- The Washington Times - Friday, November 7, 2025

Administration officials say President Trump must have the power to regulate and rebalance trade through tariffs, and the money reaped is “incidental” to those goals.

But for Mr. Trump, the sudden inflow of cash is a huge part of the appeal, complicating his legal team’s claim that revenue is a mere byproduct of his tariff plans.

“Recently, they said they found billions of dollars. I said check the tariff shelf,” Mr. Trump said recently in the Oval Office, describing an uptick in government receipts. “We’re a rich country again.”



Mr. Trump has repeatedly said tariff revenue could replace the federal income tax. He said that’s how it worked during U.S. boom times from 1870 to 1913.

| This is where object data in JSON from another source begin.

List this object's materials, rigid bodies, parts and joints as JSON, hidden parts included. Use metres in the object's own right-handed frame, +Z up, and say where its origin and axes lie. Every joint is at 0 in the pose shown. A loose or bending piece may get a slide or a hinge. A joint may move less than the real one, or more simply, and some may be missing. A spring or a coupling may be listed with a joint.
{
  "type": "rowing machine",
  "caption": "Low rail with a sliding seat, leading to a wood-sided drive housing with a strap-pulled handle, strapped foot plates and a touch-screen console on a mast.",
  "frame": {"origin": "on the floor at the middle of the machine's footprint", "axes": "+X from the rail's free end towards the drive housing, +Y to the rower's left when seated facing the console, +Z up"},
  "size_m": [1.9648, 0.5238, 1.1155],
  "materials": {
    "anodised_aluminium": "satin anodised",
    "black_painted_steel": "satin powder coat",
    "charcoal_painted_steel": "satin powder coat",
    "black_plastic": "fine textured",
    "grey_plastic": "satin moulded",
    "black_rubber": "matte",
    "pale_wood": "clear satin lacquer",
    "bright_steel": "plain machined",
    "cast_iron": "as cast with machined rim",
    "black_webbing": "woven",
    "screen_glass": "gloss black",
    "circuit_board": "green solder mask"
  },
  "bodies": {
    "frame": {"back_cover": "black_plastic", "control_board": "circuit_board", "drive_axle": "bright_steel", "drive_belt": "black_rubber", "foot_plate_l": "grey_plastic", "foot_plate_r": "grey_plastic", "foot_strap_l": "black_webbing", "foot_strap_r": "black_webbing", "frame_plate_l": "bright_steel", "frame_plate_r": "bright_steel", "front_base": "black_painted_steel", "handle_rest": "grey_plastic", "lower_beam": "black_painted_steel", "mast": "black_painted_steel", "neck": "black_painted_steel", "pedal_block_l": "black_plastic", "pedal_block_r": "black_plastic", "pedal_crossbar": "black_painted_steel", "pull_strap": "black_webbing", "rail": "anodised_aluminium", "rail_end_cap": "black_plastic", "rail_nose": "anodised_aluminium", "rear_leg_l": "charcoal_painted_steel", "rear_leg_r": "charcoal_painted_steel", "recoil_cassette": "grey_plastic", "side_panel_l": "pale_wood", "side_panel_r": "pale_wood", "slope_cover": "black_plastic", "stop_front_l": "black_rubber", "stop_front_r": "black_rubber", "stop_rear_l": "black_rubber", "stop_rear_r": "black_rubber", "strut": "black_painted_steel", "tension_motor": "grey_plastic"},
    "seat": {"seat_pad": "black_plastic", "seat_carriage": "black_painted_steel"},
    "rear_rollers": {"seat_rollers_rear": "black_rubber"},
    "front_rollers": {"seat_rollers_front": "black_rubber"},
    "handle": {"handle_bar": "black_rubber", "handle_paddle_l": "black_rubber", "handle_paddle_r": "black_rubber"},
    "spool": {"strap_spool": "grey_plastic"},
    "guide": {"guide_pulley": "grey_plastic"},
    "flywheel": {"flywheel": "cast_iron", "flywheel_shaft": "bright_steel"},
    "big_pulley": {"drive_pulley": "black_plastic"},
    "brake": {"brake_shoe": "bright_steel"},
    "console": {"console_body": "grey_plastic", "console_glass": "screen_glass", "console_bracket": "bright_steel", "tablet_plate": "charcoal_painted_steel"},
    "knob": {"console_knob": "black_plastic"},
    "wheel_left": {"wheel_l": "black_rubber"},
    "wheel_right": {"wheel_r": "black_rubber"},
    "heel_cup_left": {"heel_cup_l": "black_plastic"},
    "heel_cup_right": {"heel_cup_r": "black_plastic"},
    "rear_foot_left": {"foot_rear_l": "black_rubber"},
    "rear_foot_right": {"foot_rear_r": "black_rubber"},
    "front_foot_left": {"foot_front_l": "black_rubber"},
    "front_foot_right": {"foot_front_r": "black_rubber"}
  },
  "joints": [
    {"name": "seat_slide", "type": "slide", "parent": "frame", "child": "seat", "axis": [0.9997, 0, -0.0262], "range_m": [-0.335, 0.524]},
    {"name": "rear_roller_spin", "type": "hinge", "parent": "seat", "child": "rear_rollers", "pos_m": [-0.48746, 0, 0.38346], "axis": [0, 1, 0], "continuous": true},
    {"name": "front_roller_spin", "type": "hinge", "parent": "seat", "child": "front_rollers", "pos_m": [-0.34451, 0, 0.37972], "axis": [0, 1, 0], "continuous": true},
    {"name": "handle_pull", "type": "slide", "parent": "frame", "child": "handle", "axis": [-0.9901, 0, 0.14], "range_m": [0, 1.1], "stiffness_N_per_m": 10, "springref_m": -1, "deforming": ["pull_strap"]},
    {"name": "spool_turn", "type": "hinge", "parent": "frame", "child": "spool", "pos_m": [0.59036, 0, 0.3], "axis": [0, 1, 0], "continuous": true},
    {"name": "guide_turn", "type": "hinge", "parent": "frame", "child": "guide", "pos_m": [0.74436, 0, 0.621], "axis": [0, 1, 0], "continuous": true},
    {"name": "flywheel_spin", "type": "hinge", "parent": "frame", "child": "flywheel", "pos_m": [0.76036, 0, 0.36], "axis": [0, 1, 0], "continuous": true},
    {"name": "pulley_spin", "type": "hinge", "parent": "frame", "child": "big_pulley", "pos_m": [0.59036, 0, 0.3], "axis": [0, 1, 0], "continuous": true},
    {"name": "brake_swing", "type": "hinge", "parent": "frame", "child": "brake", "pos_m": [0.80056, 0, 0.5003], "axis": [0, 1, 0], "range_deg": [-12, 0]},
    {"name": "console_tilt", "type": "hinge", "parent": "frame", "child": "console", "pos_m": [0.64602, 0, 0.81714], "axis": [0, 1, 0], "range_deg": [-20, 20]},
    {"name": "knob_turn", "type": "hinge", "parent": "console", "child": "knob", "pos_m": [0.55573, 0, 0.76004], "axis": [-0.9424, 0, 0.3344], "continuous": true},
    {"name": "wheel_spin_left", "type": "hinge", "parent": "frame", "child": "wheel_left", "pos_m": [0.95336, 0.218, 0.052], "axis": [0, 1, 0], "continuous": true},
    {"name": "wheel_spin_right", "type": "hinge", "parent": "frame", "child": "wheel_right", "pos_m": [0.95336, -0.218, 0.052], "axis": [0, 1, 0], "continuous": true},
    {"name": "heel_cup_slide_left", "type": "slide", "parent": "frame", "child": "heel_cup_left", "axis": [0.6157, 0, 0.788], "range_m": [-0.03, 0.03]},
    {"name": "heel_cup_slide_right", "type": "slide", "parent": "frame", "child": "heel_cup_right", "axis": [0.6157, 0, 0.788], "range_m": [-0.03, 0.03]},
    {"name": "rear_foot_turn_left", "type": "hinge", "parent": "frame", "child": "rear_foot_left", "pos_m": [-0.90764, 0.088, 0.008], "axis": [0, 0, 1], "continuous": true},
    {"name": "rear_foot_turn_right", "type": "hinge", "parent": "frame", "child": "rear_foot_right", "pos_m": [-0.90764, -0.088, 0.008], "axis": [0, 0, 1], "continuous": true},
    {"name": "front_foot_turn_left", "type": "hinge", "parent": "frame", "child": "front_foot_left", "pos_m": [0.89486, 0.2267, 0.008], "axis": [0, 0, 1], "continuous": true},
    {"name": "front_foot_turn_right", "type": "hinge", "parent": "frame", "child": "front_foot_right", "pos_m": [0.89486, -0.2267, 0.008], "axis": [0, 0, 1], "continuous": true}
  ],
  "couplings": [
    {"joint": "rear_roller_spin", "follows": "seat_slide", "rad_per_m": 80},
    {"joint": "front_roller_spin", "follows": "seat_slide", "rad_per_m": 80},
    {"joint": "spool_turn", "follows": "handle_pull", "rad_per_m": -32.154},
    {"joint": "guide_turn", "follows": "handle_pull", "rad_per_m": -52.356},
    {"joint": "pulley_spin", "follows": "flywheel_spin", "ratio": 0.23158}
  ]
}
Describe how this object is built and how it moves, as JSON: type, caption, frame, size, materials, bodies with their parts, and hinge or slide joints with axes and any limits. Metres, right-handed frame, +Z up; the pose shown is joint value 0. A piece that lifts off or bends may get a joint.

The president also emphasizes the negotiating power of his tariffs, saying they forced China to the table on fentanyl and helped him end wars. He described it as a “defensive mechanism” on Thursday, pointing to other countries that impose tariffs on U.S. goods.

Yet he’s boasted about tariff revenue time and again, potentially undercutting Solicitor General D. John Sauer’s argument before the justices.

“These are regulatory tariffs. They are not revenue-raising tariffs. The fact that they raise revenue is only incidental,” Mr. Sauer told the high court on Wednesday.

Hours later, Mr. Trump pointed to the billions in tariff revenue filling U.S. coffers, underscoring their potential as a moneymaker.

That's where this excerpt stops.